Los años pasaron, y una vez un profesor en la escuela comenzó a hablar del Pucará, del avión argentino. Claro, era medio facho, así que no hablaba de todo. Pero, qué cosas que tiene la vida, como dice el tango. Alguien de la familia tenía un parentesco político con un señor de apellido Walsh. Qué cosa. Y qué político terminó siendo el parentesco, cuando este tío lejanisimisimísimo me envió un libro que había escrito, un libro prohibido, para variar, y que hablaba de un militar que habían fusilado y de una redada, y de un soldado detenido en secreto (no se usaba la palabra desaparecido, pero los había) y de su lucha por salvarlo. Cómo me gustó ese libro. Y cuánto significó en mi vida.
Ya había fallecido mi abuela, así que no podía oír la marchita, pero comencé a tararearla en mi recuerdo, y a realizar un mar de preguntas. Mi viejo era radical y se enojaba, pero algunos tíos, cuando iba a sus casas de paseo, me llamaban, y me contaban de todo aquello que yo quería saber, como de las cartas de Perón, como de la voz de Evita. Y cuando cumplí los dieciséis recuerdo que ya tenía ganas de pelearme y llevarme a los gorilas puestos, así como así, por matones y sanguinarios, y me llamaba peronista. Y era peronista porque me enojaba que le dijeran el tirano depuesto, y que persiguieran gente, y que no permitieran hablar, ni tener una foto de Evita con su traje largo.
Y todo fue a partir de entonces una vorágine. Una búsqueda y muchos encuentros. Encuentros que le darían a mi vida la riqueza de maravillosos compañeros, aunque muchos han muerto. No se los llevó la vida, se los llevaron ellos, como una mañana me llevaron a mí.
Pero eso no importa, no importa lo personal, ni si sufrí, ni todo lo que me costó la angustia de los helicópteros y el recuerdo en mi cuerpo de la golpiza. Eso fue como una noche negra que me dejó eternamente abandonada, partida, detenida en el pasado y el dolor por mucho tiempo. Eso ya no me importa, porque después de todo estoy viva.
Tenía mis hijitos, los que quedaron esperándome, y me zurcí entera para poder seguir. No tuvo la misma suerte ni mi amiga Morocha, ni el Negro, ni Tina, ni tantos otros. Y quizás me dolía estar tan sola, sobreviviendo.

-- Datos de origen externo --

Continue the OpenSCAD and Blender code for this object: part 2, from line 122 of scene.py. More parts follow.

El tiempo pasó, lenta y dolorosamente. Sé que sobreviví leyendo, metiéndome de lleno en las páginas de la historia. Compré de nuevo el libro de ese lejanísimo pariente, sintiendo que ya las lágrimas no servían, que sabía muy bien cómo era todo aquello. Lo compré porque al otro me lo habían quemado. Hicieron una gran fogata con todo, por miedo, lo entiendo. Así protegen algunos padres, con el silencio. Pero soy madre, y lo comprendo, lo acepto. Tampoco era fácil vivir con tanto miedo. Al mío lo enfrenté leyendo, y leyendo. De cómo todo arranca con Castelli y su sueño eterno de la revolución. Y Moreno, y lo que pasó cuando San Martín volvió luego del pacto de Guayaquil. Y del silenciamiento a Alberdi, que yo creía un afeminado derechista, y que en realidad había defendido la Confederación, y se había peleado con Mitre por la guerra contra el Paraguay, y que murió en un hospicio, también él, triste, solitario. Y me repetía mil veces las palabras con que Andrés Rivera concluye su novela, algo así como quién podrá comprender el dolor de los revolucionarios.

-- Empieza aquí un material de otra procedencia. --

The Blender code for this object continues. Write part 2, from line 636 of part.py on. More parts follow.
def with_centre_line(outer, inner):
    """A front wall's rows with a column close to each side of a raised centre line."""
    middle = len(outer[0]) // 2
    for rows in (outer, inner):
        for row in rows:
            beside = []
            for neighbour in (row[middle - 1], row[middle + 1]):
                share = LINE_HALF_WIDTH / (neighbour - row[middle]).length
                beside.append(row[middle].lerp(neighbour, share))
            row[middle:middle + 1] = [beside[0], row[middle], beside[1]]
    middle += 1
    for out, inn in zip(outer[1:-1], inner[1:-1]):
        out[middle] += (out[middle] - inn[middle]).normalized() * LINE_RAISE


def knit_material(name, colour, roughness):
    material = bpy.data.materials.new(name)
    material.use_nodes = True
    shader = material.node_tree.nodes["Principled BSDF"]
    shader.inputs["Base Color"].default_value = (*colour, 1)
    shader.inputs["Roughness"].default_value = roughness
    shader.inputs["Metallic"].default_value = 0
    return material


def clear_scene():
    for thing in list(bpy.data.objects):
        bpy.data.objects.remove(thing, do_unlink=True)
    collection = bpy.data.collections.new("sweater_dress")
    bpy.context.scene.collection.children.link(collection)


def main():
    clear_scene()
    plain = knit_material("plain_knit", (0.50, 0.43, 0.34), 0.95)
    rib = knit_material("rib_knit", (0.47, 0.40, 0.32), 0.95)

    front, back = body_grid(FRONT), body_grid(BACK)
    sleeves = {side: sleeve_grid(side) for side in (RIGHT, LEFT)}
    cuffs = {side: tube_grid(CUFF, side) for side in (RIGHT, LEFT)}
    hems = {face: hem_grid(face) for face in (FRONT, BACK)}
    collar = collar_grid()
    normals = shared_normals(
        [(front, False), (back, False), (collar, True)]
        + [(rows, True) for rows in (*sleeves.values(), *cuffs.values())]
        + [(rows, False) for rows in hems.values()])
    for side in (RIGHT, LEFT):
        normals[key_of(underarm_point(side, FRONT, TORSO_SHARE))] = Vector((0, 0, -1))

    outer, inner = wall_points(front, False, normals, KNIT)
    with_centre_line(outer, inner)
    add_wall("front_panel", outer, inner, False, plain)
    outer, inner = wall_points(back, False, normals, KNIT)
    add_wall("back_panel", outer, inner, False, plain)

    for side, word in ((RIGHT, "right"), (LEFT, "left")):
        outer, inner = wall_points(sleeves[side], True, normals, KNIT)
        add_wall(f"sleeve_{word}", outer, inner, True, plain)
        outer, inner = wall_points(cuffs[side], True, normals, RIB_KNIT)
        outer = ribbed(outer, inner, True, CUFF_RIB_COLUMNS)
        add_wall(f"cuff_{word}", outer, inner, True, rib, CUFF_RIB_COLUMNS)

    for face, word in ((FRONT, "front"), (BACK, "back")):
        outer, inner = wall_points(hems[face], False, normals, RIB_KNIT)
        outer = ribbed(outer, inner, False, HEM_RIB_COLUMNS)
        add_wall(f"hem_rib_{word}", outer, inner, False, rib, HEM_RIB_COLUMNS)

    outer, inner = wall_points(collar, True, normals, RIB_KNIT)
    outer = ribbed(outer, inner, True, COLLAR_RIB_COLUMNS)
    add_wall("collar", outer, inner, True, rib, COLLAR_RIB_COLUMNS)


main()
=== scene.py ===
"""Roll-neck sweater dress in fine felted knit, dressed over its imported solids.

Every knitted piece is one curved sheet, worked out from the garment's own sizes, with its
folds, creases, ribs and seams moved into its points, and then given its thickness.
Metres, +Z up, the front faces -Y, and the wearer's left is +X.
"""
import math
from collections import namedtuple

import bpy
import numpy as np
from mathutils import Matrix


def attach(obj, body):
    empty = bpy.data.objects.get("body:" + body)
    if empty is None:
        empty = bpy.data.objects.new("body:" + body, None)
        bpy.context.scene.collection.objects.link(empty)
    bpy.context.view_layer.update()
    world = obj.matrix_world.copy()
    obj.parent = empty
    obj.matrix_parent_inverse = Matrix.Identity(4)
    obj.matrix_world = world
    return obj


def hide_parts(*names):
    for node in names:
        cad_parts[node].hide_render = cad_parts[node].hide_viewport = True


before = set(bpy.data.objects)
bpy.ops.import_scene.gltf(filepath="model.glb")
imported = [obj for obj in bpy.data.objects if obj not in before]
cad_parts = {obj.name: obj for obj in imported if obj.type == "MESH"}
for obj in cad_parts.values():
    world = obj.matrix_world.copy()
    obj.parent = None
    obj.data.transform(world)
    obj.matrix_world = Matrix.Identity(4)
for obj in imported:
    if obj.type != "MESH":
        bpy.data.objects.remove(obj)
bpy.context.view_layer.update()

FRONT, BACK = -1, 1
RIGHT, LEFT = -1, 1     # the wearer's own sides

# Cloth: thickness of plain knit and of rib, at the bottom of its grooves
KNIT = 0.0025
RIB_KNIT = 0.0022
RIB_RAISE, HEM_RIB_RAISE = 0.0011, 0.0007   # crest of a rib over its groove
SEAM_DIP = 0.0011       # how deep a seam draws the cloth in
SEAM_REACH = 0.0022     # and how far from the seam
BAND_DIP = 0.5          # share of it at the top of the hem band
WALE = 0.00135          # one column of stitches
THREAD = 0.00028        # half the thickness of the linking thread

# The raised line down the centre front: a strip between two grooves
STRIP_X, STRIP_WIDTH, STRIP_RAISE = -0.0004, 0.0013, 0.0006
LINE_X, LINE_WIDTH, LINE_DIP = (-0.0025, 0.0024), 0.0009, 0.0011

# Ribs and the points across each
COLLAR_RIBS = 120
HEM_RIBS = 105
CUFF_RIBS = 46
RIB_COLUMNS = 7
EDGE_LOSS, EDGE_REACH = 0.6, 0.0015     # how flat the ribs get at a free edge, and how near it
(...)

Sin embargo hoy, hoy que de nuevo los traidores se trepan a horcajadas en nuestra lucha, y se regodean vilipendiándonos, y los fachos escriben en los foros de los diarios “se equivocaron los militares, debieron matarlos a todos”, hoy, me siento nuevamente viva. Porque ayer fue el día de la madre, y estuve con mis hijos. Pero también fue 17, y he reencontrado compañeros, y a sus hijos, y siento que nadie podrá vencernos, porque la pasión sigue viva, viva como todo lo que es imborrable, como el recuerdo, y como el coraje.
Y ya no me duele nada, porque tengo otra misión que cumplir. Me digo que es tan importante la alegría, y abrazar a esos hijos como los míos, a los hijos de todos los que lucharon. Como dice la zamba del chaguanco, que volvemos en ellos. Se fueron, porque los mataron, pero dejaron su simiente. Y sonrío porque ayer he resuelto seguir viva y luchando, y acompañando, y nutriendo. Luchar toda la vida, todo lo que tenga de vida. Porque sí, porque mi abuela tocaba la marchita, y esa gran masa del pueblo todavía espera que sigamos. Y porque no somos sobrevivientes. Somos un río inmenso, una vorágine de amor que ampara, y un montón de coraje para cuidar de ellos, de nuestros hijos.